The most common source of a 'wrong' midpoint is mixing the two endpoints. A quick sanity check is to confirm that the midpoint coordinate on each axis lies between the two endpoint coordinates on that axis.

According to Wikipedia (Midpoint), The midpoint of a segment in n-dimensional space is (A + B) / 2, with each coordinate averaging the matching pair of endpoint coordinates.

For the next step in a typical coordinate-geometry problem, the area of a triangle from coordinates calculator uses three vertices, including two of the endpoints from this midpoint problem, to return the triangle area.

Midpoint calculator showing two endpoints on a coordinate plane, the (x1+x2)/2 averaging formula, and the resulting midpoint coordinates.
Midpoint calculator showing two endpoints on a coordinate plane, the (x1+x2)/2 averaging formula, and the resulting midpoint coordinates.

Frequently Asked Questions

Q: How do I find the midpoint of two points?

A: Label the coordinates of the two endpoints as (x1, y1) and (x2, y2). Add the two x-coordinates and divide by 2 to get the x midpoint, then add the two y-coordinates and divide by 2 to get the y midpoint. The pair of results is the midpoint of the segment.

Q: What is the midpoint formula in coordinate geometry?

A: The midpoint formula is M = ((x1 + x2) / 2, (y1 + y2) / 2). In 3D, extend the same rule to the z-axis to get ((x1 + x2) / 2, (y1 + y2) / 2, (z1 + z2) / 2). The midpoint is the point that is equidistant from both endpoints.

Q: Can the midpoint be a decimal or fraction?

A: Yes. Each midpoint coordinate is an arithmetic mean of two endpoint coordinates, so decimals and fractions are normal results. The calculator shows up to four decimal places, and the underlying computation keeps full JavaScript precision.

Q: How is the midpoint different from the centroid of a triangle?

A: The midpoint is the center of a single segment between two endpoints. The centroid of a triangle is the point where its three medians meet; each median runs from a vertex to the midpoint of the opposite side. The centroid uses three midpoints, while the midpoint formula uses only two endpoints.
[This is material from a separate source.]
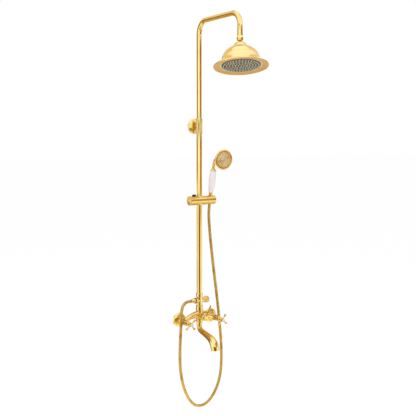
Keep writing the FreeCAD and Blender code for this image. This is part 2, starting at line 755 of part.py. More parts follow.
def handset_tie_tube():
    """Brass tube through the grip, with the tapered ferrule below it."""
    start = CONE_ABOVE + GAP
    end = GRIP_START + GRIP_LEN
    tube = rod(TUBE_R, end - CONE_ABOVE + NUT_SOCKET - 2 * GAP, along_hand(CONE_ABOVE - NUT_SOCKET + 2 * GAP),
               HAND_AXIS)
    ferrule = Part.makeCone(FERRULE_R, GRIP_BOTTOM_R - 0.3, GRIP_START - start, along_hand(start),
                            HAND_AXIS)
    body = joined([tube, ferrule])
    return body.cut(rod(TUBE_BORE, end, along_hand(0), HAND_AXIS))


def handset_ceramic_grip():
    """Glazed barrel grip."""
    band = 6.0
    length = GRIP_LEN
    bore = TUBE_R + FIT
    middle = length * 0.56
    return lathe([(bore, 0), (GRIP_BOTTOM_R, 0), (GRIP_BOTTOM_R + 0.8, band * 0.5),
                  (GRIP_BOTTOM_R + 0.5, band),
                  ((GRIP_MID_R - 0.4, middle * 0.62), (GRIP_MID_R, middle)),
                  ((GRIP_MID_R - 0.35, length * 0.79), (GRIP_TOP_R + 0.3, length - band)),
                  (GRIP_TOP_R + 0.6, length - band * 0.5), (GRIP_TOP_R, length), (bore, length)],
                 along_hand(GRIP_START), HAND_AXIS)


GRIP_END = GRIP_START + GRIP_LEN


def handset_collar():
    """Flared collar between the grip and the neck."""
    neck_r = NECK_OD / 2
    bore = neck_r - NECK_WALL
    return lathe([(bore, 0), (GRIP_TOP_R - 1.0, 0), (GRIP_TOP_R - 0.6, 1.6), (GRIP_TOP_R - 1.4, 3.2),
                  ((neck_r + 1.6, COLLAR_LEN * 0.55), (neck_r + 0.5, COLLAR_LEN)), (bore, COLLAR_LEN)],
                 along_hand(GRIP_END), HAND_AXIS)


def face_direction():
    """Return the way the handset's face looks."""
    dip = math.radians(FACE_DIP)
    return V(0, -math.cos(dip), -math.sin(dip))


NECK_START = GRIP_END + COLLAR_LEN
NECK_REACH = NECK_BEND * math.tan(HAND_AXIS.getAngle(face_direction()) / 2)
NECK_CORNER = along_hand(NECK_START + NECK_STRAIGHT + NECK_REACH)
BELL_START = NECK_CORNER + face_direction() * (NECK_REACH + NECK_LEVEL)


def handset_neck():
    """Curved tube from the collar to the bell."""
    path = rounded_path([along_hand(NECK_START), NECK_CORNER, BELL_START], [NECK_BEND])
    return swept(path, NECK_OD / 2, NECK_OD / 2 - NECK_WALL)


HAND_FACE_R = FACE_D / 2 - FACE_RIM
HAND_PLATE_T = 2.5
HAND_PLATE_DIP = 1.4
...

Q: What if the two points are the same?

A: If both endpoints are the same point, the midpoint is that same point, the segment length is 0, and the slope is reported as undefined because there is no direction along the segment. The calculator handles this case without dividing by zero.

Q: What other quantities does the midpoint help me compute?

A: From the same pair of endpoints, the calculator also reports the Euclidean segment length and the slope of the line through the endpoints. Those companion outputs are useful for triangle area, parallel-and-perpendicular-line checks, and centroid problems.